Insurance companies make the client focus on the pain by making them report it constantly to us and other health care providers.
We try to deal with the pain by fixing it for the client when maybe fixing it isn’t really the best answer. Do we try to fix the pain because we can’t bear the pain that it brings up in us to see someone in pain? Do we keep the client focused on getting rid of the pain by chasing it around the body? If we ‘fix’ the pain do we miss the message?
What if pain were just the messenger. Like the old saying - “Don’t shoot the messenger”.
Pain is different from suffering. You can have pain and live with pain but it is the suffering from the pain - wanting or expecting things to be different causes the suffering. We keep focusing on the pain and getting rid of it causing suffering. We can get easily hooked into fixing pain and trying to ease other pains instead of looking at what is coming up for us in relation to seeing others in pain.
How can we accompany clients in turning toward their pain?

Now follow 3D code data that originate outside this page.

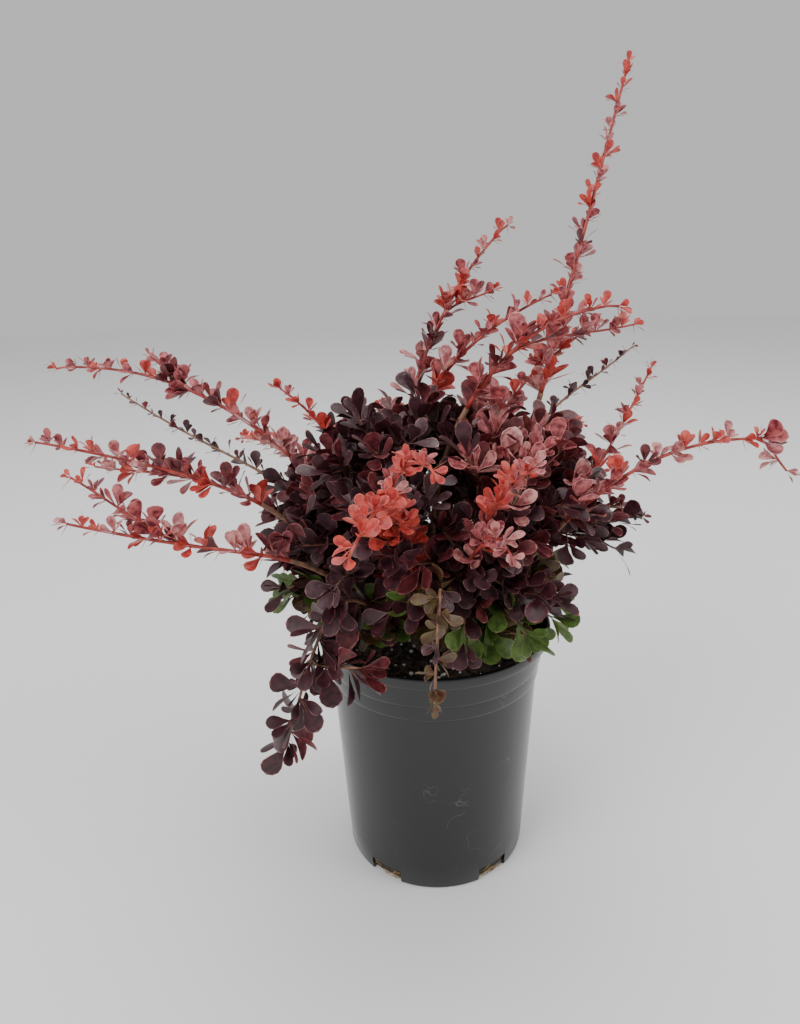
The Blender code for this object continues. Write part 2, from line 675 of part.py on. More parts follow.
leaf_total = 0
leaf_trees = []
leaf_places = np.zeros((0, 3))
for limb in limbs:
    name, kind = limb['name'], limb['kind']
    drooping = name.endswith('droop')
    pitch, long0, wide0, long1, wide1 = FOLIAGE['droop' if name in ('left_droop', 'back_droop') else kind]
    slight = min(1.0, limb['radii'][limb['split']] / 0.0014) if kind == 'cane' else 1.0
    own_starts, own_ends, other_starts, other_ends, other_radii, rival_mask = take_sides(name)
    square = None if kind == 'cane' else limb['head']
    parts = [tube(*limb['stems'][0], 3, square)]
    for curve, radii in limb['stems'][1:]:
        parts.append(tube(curve, radii, 3))
    if kind == 'heart':
        ball, core_hub, core_room = core_ball(limb['stems'][0][0])
        parts.append(ball)
    foreign = [tree for owner_name, tree in limb_trees.items() if owner_name != name]
    for (curve, _), bare in zip(limb['stems'], limb['leafy']):
        length = float(np.linalg.norm(np.diff(curve, axis=0), axis=1).sum())
        steps = max(2, int(round(length * (1.0 - bare) / pitch)))
        turn0 = rng.uniform(0.0, 2.0 * math.pi)
        for step in range(steps + (2 if kind in ('cane', 'shoot') else 1)):
            share = min(1.0, step / steps) ** CROWDING[kind]
            place, ahead = along(curve, min(0.985 + 0.007 * max(0, step - steps), bare + (1.0 - bare) * share))
            if kind == 'heart' and np.linalg.norm(place - core_hub) < core_room + 0.001:
                continue
            for attempt in range(9):
                turn = turn0 + GOLDEN * (step + attempt) + rng.uniform(-0.3, 0.3)
                way, face = leaf_way(kind, drooping, place, ahead, turn)
                if step >= steps:
                    way = unit(way) * 0.6 + ahead * (1.0 if step > steps else 0.5)
                size = rng.uniform(0.85, 1.12) * (1.0 - 0.04 * attempt) * slight
                long = (long0 + (long1 - long0) * share) * size
                wide = (wide0 + (wide1 - wide0) * share) * size
                leaf = blade(place, way, face, long, wide, wide > 0.0170)
                marks = blade_samples(leaf[0])
                if not room_for(name, marks, CLEAR):
                    continue
                if span_distance(marks[3:], own_starts, own_ends).min() < 0.0022:
                    continue
                tree = tree_of([leaf])
                centre = marks.mean(0)
                close = np.flatnonzero(np.linalg.norm(leaf_places - centre, axis=1) < 0.050)
                if any(tree.overlap(leaf_trees[k]) for k in close):
                    continue
                if any(tree.overlap(other) for other in foreign):
                    continue
                leaf_trees.append(tree)
                leaf_places = np.vstack([leaf_places, centre])
                parts.append(leaf)
                leaf_total += 1
                break
    if kind == 'heart':
        shade = burgundy
    elif kind == 'skirt':
        shade = green
    elif drooping or name.startswith('right_dark'):
        shade = maroon
    else:
        shade = rose
    fuse('mass_' + name, parts, shade)
    if 'bough' in limb:
        solid('bough_' + name, *tube(*limb['bough'], 5, limb['head']), bark)

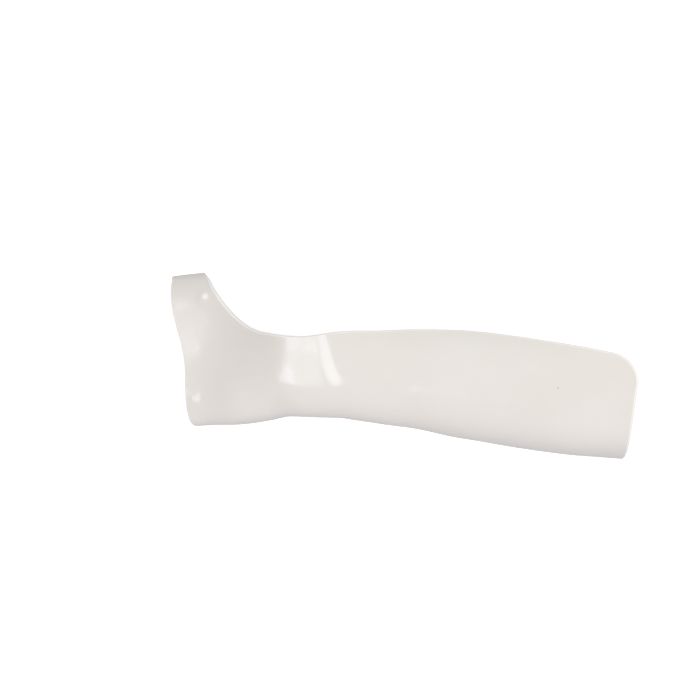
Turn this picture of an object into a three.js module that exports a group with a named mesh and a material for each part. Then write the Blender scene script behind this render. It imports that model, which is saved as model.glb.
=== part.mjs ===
// Wrist cock-up splint for a right forearm, in millimetres. It is one sheet of low-temperature
// thermoplastic, moulded over the palm, the palm side of the wrist and half of the forearm. A bar of
// the same sheet passes through the thumb web and ends on the back of the hand.
//
// The form is worked out on the arm that wears it, in the arm's own frame: X runs from the wrist
// towards the elbow, Y towards the thumb, Z out of the palm side. A place on it is a distance along
// the arm's axis (0 at the wrist, negative in the hand) and a turn round the axis (0 at the middle of
// the palm side, positive towards the thumb). The finished sheet is then laid down as it rests by
// itself: palm side up, on the bar's end, the palm's little-finger edge and one elbow corner.

import * as THREE from "three";
import { ConvexHull } from "three/addons/math/ConvexHull.js";

// Driving dimensions. Breadths and depths are those of the sheet's outer side closed round the arm.
const FOREARM_LENGTH = 190;
const HAND_LENGTH = 87;
const FOREARM_BREADTH = 100.4;
const FOREARM_DEPTH = 95;
const WRIST_BREADTH = 72.8;
const WRIST_DEPTH = 50;
const HAND_BREADTH = 93.4;
const HAND_DEPTH = 34;
const SHEET_THICKNESS = 3.2;
const EDGE_RADIUS = 1.2;
const COCK_UP = THREE.MathUtils.degToRad(29);
const FOREARM_LEAN = THREE.MathUtils.degToRad(5);
const HAND_LEAN = COCK_UP - FOREARM_LEAN;
const WRIST_BEND_LENGTH = 34;
const WRIST_BEND_END = 23;
const BAR_WRAP = THREE.MathUtils.degToRad(140);

// Cross-sections round the arm. along: share of HAND_LENGTH where negative, of FOREARM_LENGTH where
// positive. breadth and depth: -1 is the hand's, 0 the wrist's and 1 the forearm's. offset: shift of
// the middle towards the thumb, as a share of FOREARM_BREADTH. square: exponent of the section's
// outline, 2 for an ellipse and more for flatter sides.
const SECTIONS = [
  { along: -1.09, breadth: -0.85, depth: -1.05, offset: 0.087, square: 3 },
  { along: -0.99, breadth: -0.93, depth: -1.0, offset: 0.089, square: 3 },
  { along: -0.74, breadth: -1.01, depth: -0.88, offset: 0.099, square: 2.8 },
  { along: -0.445, breadth: -0.955, depth: -0.55, offset: 0.1065, square: 2.6 },
  { along: -0.297, breadth: -0.75, depth: -0.35, offset: 0.107, square: 2.5 },
  { along: -0.198, breadth: -0.45, depth: -0.2, offset: 0.095, square: 2.45 },
  { along: 0, breadth: -0.16, depth: -0.04, offset: 0.066, square: 2.35 },
  { along: 0.103, breadth: 0, depth: 0, offset: 0.045, square: 2.3 },
  { along: 0.217, breadth: 0.043, depth: 0.07, offset: 0.015, square: 2.25 },
  { along: 0.32, breadth: 0.072, depth: 0.16, offset: -0.006, square: 2.2 },
  { along: 0.464, breadth: 0.232, depth: 0.32, offset: -0.041, square: 2.22 },
  { along: 0.681, breadth: 0.529, depth: 0.59, offset: -0.07, square: 2.35 },
  { along: 0.897, breadth: 0.877, depth: 0.84, offset: -0.071, square: 2.5 },
  { along: 1.03, breadth: 1, depth: 1, offset: -0.069, square: 2.55 },
];

// Ribs that carry the sheet's outline: where each leaves the little-finger edge and where it meets
// the thumb edge. Along as above, turns in degrees.
const RIBS = [
  { littleAlong: -0.875, littleTurn: -128, thumbAlong: -1.012, thumbTurn: 60 },
  { littleAlong: -0.806, littleTurn: -128, thumbAlong: -0.924, thumbTurn: 60 },
  { littleAlong: -0.74, littleTurn: -127, thumbAlong: -0.84, thumbTurn: 60 },
  { littleAlong: -0.672, littleTurn: -126, thumbAlong: -0.756, thumbTurn: 59 },
  { littleAlong: -0.609, littleTurn: -125, thumbAlong: -0.697, thumbTurn: 46.5 },
  { littleAlong: -0.529, littleTurn: -124, thumbAlong: -0.614, thumbTurn: 34 },
  { littleAlong: -0.437, littleTurn: -123, thumbAlong: -0.514, thumbTurn: 23 },
  { littleAlong: -0.322, littleTurn: -122, thumbAlong: -0.371, thumbTurn: 13.4 },
  { littleAlong: -0.266, littleTurn: -121.6, thumbAlong: -0.305, thumbTurn: 11.2 },
  { littleAlong: -0.172, littleTurn: -121, thumbAlong: -0.195, thumbTurn: 11.8 },
  { littleAlong: 0.01, littleTurn: -121, thumbAlong: 0, thumbTurn: 14.4 },
  { littleAlong: 0.105, littleTurn: -122, thumbAlong: 0.095, thumbTurn: 22.6 },
  { littleAlong: 0.21, littleTurn: -125, thumbAlong: 0.205, thumbTurn: 27.8 },
  { littleAlong: 0.316, littleTurn: -128, thumbAlong: 0.31, thumbTurn: 32.8 },
  { littleAlong: 0.463, littleTurn: -132, thumbAlong: 0.458, thumbTurn: 36.4 },
  { littleAlong: 0.653, littleTurn: -137, thumbAlong: 0.637, thumbTurn: 31.5 },
  { littleAlong: 0.816, littleTurn: -140, thumbAlong: 0.832, thumbTurn: 21.5 },
  { littleAlong: 0.905, littleTurn: -140, thumbAlong: 0.932, thumbTurn: 16.2 },
  { littleAlong: 0.987, littleTurn: -140, thumbAlong: 1.012, thumbTurn: 13 },
];

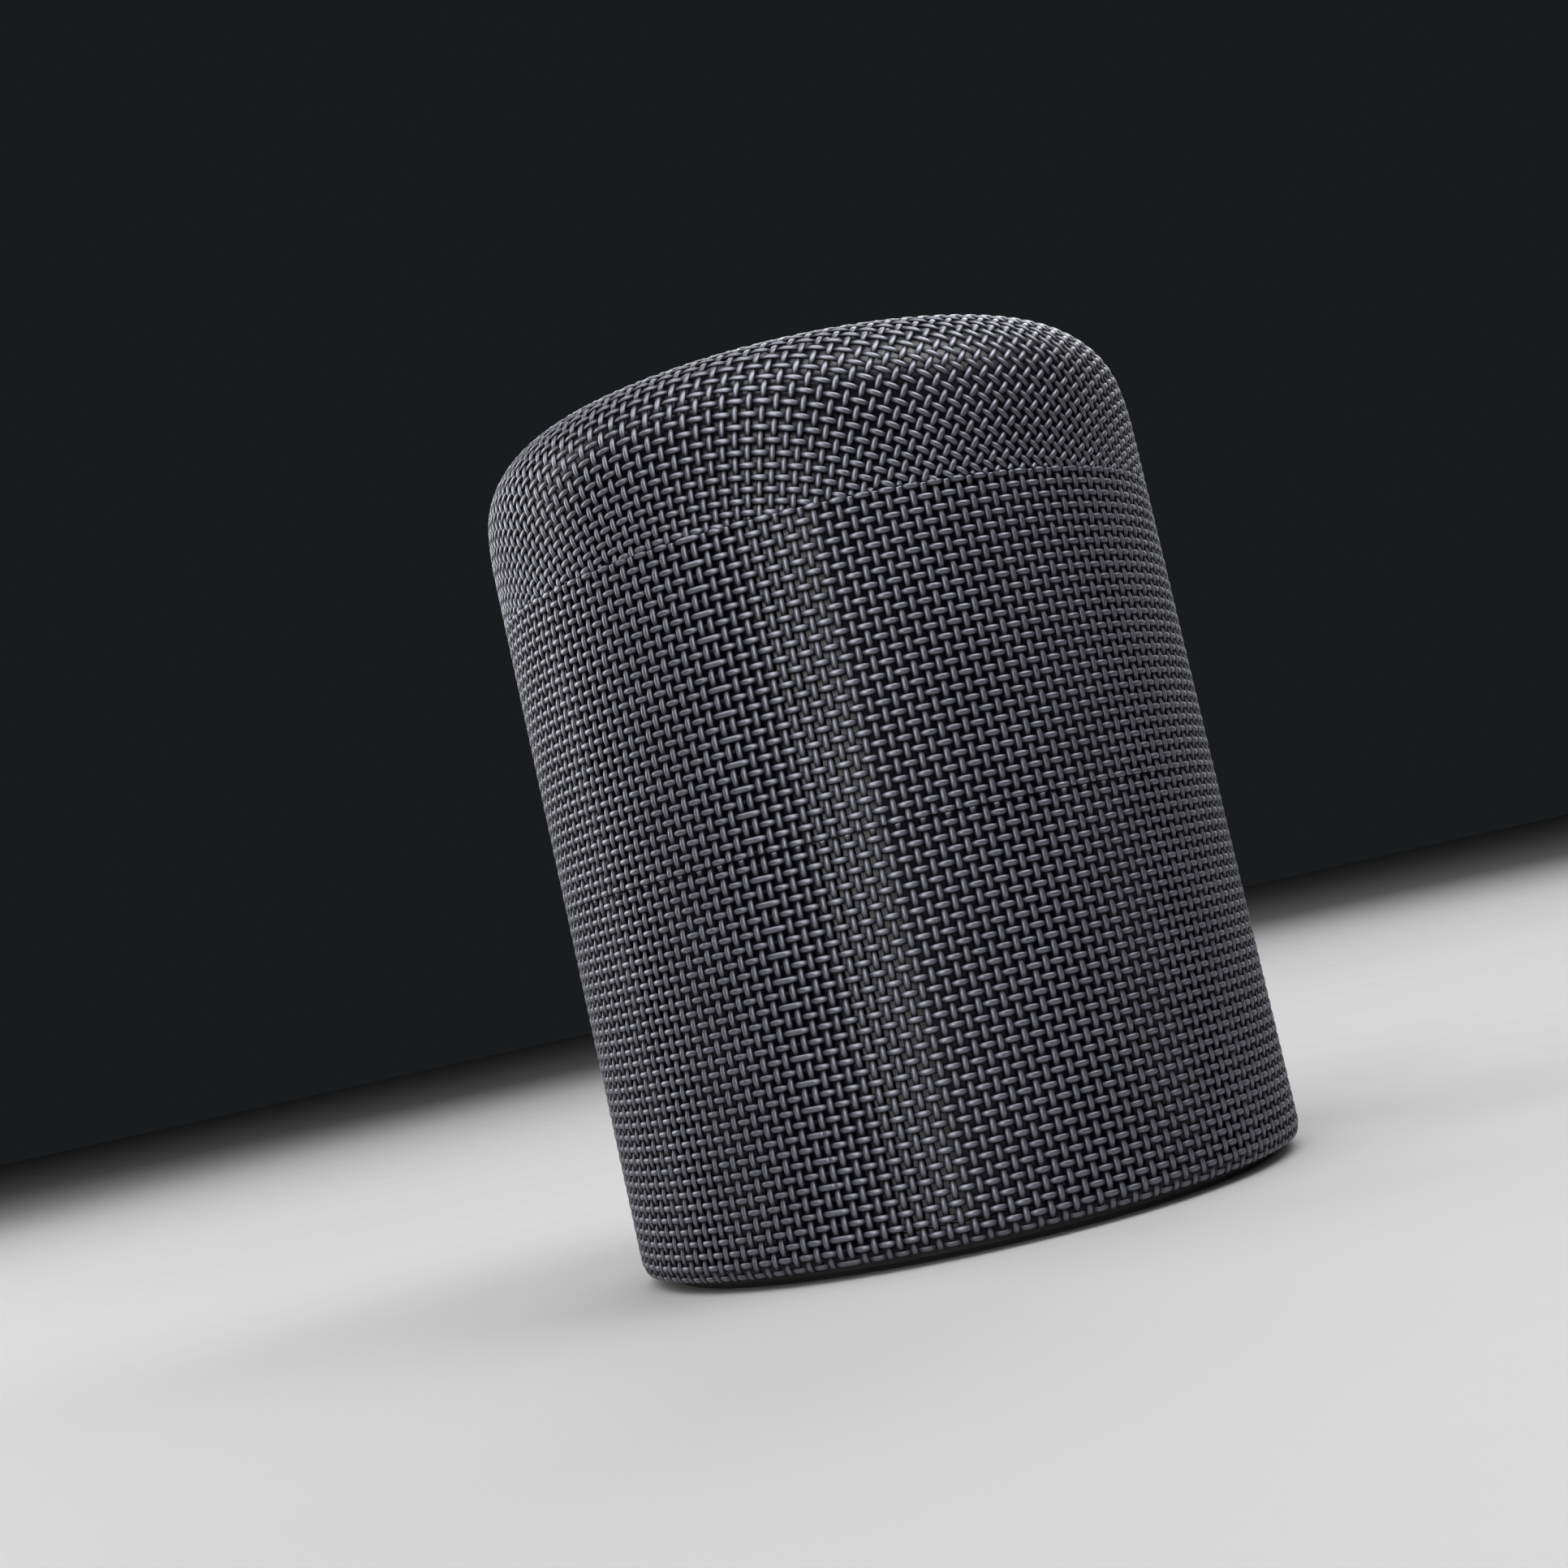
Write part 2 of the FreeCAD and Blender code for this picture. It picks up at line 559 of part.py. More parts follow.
# ---------------------------------------------------------------- controls on the crown
def controls():
    crown = dome_top(0)
    pad_top = crown - 0.5
    pad_bottom = pad_top - 2.6
    cup_bottom = pad_bottom - 7.4
    cup_outer = BEZEL_RADIUS - 0.3
    cup_inner = PAD_RADIUS - 0.4
    bezel_low = crown - 3.6
    bezel = revolved([
        (PAD_RADIUS + 0.1, bezel_low),
        (BEZEL_RADIUS, bezel_low),
        (BEZEL_RADIUS, crown - 0.5),
        (BEZEL_RADIUS - 0.4, crown - 0.1),
        (PAD_RADIUS + 0.5, crown - 0.1),
        (PAD_RADIUS + 0.1, crown - 0.5),
    ])
    save("pad_bezel", bezel)

    cup = ring(cup_outer, cup_inner, cup_bottom, bezel_low)
    floor = cylinder(cup_outer, cup_bottom, cup_bottom + 1.2)
    shelf = ring(cup_inner + 0.2, 15.2, cup_bottom + 1.2, cup_bottom + 3.0)
    stem = cylinder(9.0, DEFLECTOR_TOP, cup_bottom)
    cup = joined([cup, floor, shelf, stem])
    save("control_cup", cup.cut(block((-6, 15.5, cup_bottom - OVER), (6, 25, cup_bottom + 4.0))))

    key_places = {
        "play_key": (0.0, 0.0, PLAY_KEY_RADIUS),
        "volume_up_key": around(KEY_RING, 0) + (OUTER_KEY_RADIUS,),
        "power_key": around(KEY_RING, 90) + (OUTER_KEY_RADIUS,),
        "volume_down_key": around(KEY_RING, 180) + (OUTER_KEY_RADIUS,),
        "pairing_key": around(KEY_RING, 270) + (OUTER_KEY_RADIUS,),
    }
    pad = rounded_top(PAD_RADIUS, pad_bottom, pad_top, 0.4)
    for x, y, radius in key_places.values():
        pad = pad.cut(cylinder(radius + CLEARANCE, pad_bottom - OVER, pad_top + OVER, x, y))
    light_x, light_y = around(KEY_RING, 45)
    pad = pad.cut(cylinder(LIGHT_RADIUS + 0.05, pad_bottom - OVER, pad_top + OVER, light_x, light_y))
    save("control_pad", pad)
    save("status_light", cylinder(LIGHT_RADIUS, pad_bottom - 1.0, pad_top - 0.05, light_x, light_y))

    board_top = cup_bottom + 4.6
    board = cylinder(cup_inner - 0.1, cup_bottom + 3.0, board_top)
    save("key_board", board)
    switches = []
    for x, y, radius in key_places.values():
        case = block((x - 2, y - 2, board_top), (x + 2, y + 2, board_top + 0.7))
        switches.append(joined([case, cylinder(1.1, board_top + 0.7, board_top + 1.0, x, y)]))
    save("key_switches", Part.makeCompound(switches))

    for name, (x, y, radius) in key_places.items():
        cap = rounded_top(radius, pad_bottom - CLEARANCE, pad_top + 0.6, 0.35, x, y)
        flange = cylinder(radius + 0.8, pad_bottom - CLEARANCE - 0.7, pad_bottom - CLEARANCE, x, y)
        save(name, joined([cap, flange]))


# ---------------------------------------------------------------- leads
def leads():
    ribbon_back = 41.6
    ribbon = lead([
        (0, BOARD_FACE - BOARD_THICKNESS - 1.0, 60.0),
        (0, BOARD_FACE - BOARD_THICKNESS - 1.0, 68.0),
        (0, ribbon_back - 0.6, 76.0),
        (0, ribbon_back - 0.6, 108.0),
        (0, 33.0, 118.5),
        (0, 20.0, 118.5),
    ], 0.9, 4.0)
    save("key_ribbon", ribbon)
    driver_lead = lead([
        (12, BOARD_FACE - BOARD_THICKNESS - 1.0, 57.0),
        (12, BOARD_FACE - BOARD_THICKNESS - 8.0, 63.0),
        (12, 20.0, 65.0),
    ], 0.8, 3.5)
    save("driver_lead", driver_lead)
    battery_lead = lead([
        (-15, 22.5, 12.0),
        (-15, 29.5, 12.0),
        (-15, BOARD_FACE - BOARD_THICKNESS - 1.0, 19.5),
    ], 0.8, 3.5)
    save("battery_lead", battery_lead)


mesh_and_liner()
base()
housing()
deflector_and_frame()
driver()
passive_radiator("left", -1)
passive_radiator("right", 1)
battery()
electronics()
port()
controls()
leads()
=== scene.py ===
"""Looks of the portable speaker: woven mesh, glossy liner, crown controls, port and base."""
import math

import bpy
import numpy as np
from mathutils import Matrix, Vector


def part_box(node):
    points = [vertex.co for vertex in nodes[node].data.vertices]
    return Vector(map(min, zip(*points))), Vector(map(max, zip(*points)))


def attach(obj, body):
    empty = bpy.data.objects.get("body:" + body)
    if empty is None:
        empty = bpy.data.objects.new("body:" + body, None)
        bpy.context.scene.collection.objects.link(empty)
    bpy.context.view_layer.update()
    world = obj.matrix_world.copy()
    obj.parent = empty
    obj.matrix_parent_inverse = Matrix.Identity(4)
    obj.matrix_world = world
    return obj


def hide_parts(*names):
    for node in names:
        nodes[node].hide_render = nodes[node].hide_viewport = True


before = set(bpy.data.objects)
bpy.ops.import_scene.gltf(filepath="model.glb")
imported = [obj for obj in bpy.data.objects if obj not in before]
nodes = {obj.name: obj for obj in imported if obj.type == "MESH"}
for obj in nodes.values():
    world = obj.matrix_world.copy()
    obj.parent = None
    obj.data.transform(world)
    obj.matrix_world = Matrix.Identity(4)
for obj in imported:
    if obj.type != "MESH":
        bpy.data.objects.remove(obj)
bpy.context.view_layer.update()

# ---------------------------------------------------------------- sizes, in metres
MM = 0.001
MESH_LOW, MESH_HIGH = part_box("side_mesh_lower")
RADIUS = 0.5 * (MESH_HIGH[0] - MESH_LOW[0])        # over the crests of the mesh
EDGE_HEIGHT = MESH_LOW[2]                          # lower edge of the mesh
SPLIT_LOW = MESH_HIGH[2]                           # top of the lower side mesh
SPLIT_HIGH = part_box("side_mesh_upper")[0][2]       # bottom of the upper side mesh
RING_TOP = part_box("side_mesh_upper")[1][2]         # top of the upper side mesh
CAP_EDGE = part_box("cap_mesh")[0][2]                # lower edge of the cap's mesh
BEZEL_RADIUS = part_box("pad_bezel")[1][0]
STRAND_THICKNESS = 0.46 * MM
SWING = 0.13 * MM                                  # how far a strand weaves in and out
CREST = SWING + 0.5 * STRAND_THICKNESS             # from the middle of the cloth to its crests
PAINTED_EDGE_SHADE = 0.36                                  # painted shade on a strand's sides, in shares of the brightness on its top
SIDES = 8                                          # corners of a strand's section
STEPS = (0.0, 0.28, 0.5, 0.72)                     # points of a strand from one crossing to the next
FLATNESS = 1.4                                     # how flat a strand runs over a crossing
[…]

Learning to address our own pain first before being able to go there with others is needed to be able to be present with others in pain.
I actually think this is one of the main reasons for massage therapists having such a hard time building a massage practice. They want to leave when the work becomes to difficult or demanding and can’t bear the pain of others. They end up always trying to fix clients which leaves people feeling like massage is not valuable to them. We look for new techniques or research that will make us better fixers when we already have all of the tools needed to witness others healing process. Our hands are what help the client connect or reconnect with their bodies which are the messengers. Our hands help people interpret what the pain is to them. Our hands support the client in seeing themselves clearer. The best massage therapists see themselves as guides and fellow travelers- not experts on another’s situation.
When we are reacting emotionally to a client in pain with giving advice, trying to rationalize and explain, we are usually trying to provide solutions that are really for us and not the client -not physically for us necessarily - but what makes us feel the best- like we did everything we could do to help this person in pain. It is often confusing to decipher whose needs are whose.
This role of fixing is really the shadow side of helping. The thing is that when we help others it reveals the parts of ourselves that really need healing (or help.) We hide behind masks as our role of a massage therapist - the healer, the pain fixer, the one who the client can’t live without, the one who can give the client relief when no one else or no medication could - the all knowing “Oz”. A mask actually produces the exact opposite that it is intended to create. As we tend to our own pain and dis-ease, we can begin to be present for others and witness their pain. Much of presence is about listening. We listen with our hands, our heart and our ears.
The more we can become aware of our own pain and attend to our own suffering, we become more available at deeper levels and we are less likely to project suffering on others.
Part of the problem is that we are taught to ‘fix’ pain in massage school. We keep seeking more knowledge and training and diplomas and it makes it harder to keep things in perspective. With our new knowledge we often develop a vested interest in being right. It takes us farther away from our precious essence or true self. We create more separateness with our institutions and will find ourself in ‘prison’.
We seek to get our own needs for acceptance and acknowledgment from our clients when they are not really in a position to give it or we lose patience or get bored and move farther away from our own pain and end up burned out or leaving the massage profession for something more exciting.
It is pain that allows one to change and grow. I can’t say I ever really grew or expanded from feeling joy or happiness. So why do we work so hard to get rid of pain? What if pain could be eliminated by facing it and going through it? How can we be more present for those who come to us in pain? How can we learn about our own pain from working with clients in pain?



December 13th, 2007 at 6:36 pm
The poster I have in my presentation book:
Pain is the bodies message to the mind that something needs to be done different.
Often our hands are a catalyst for the body to perceive what has been suppressed.
By going slow and holding where stress signals are active and connecting how it travels may allow the client to do what is needed.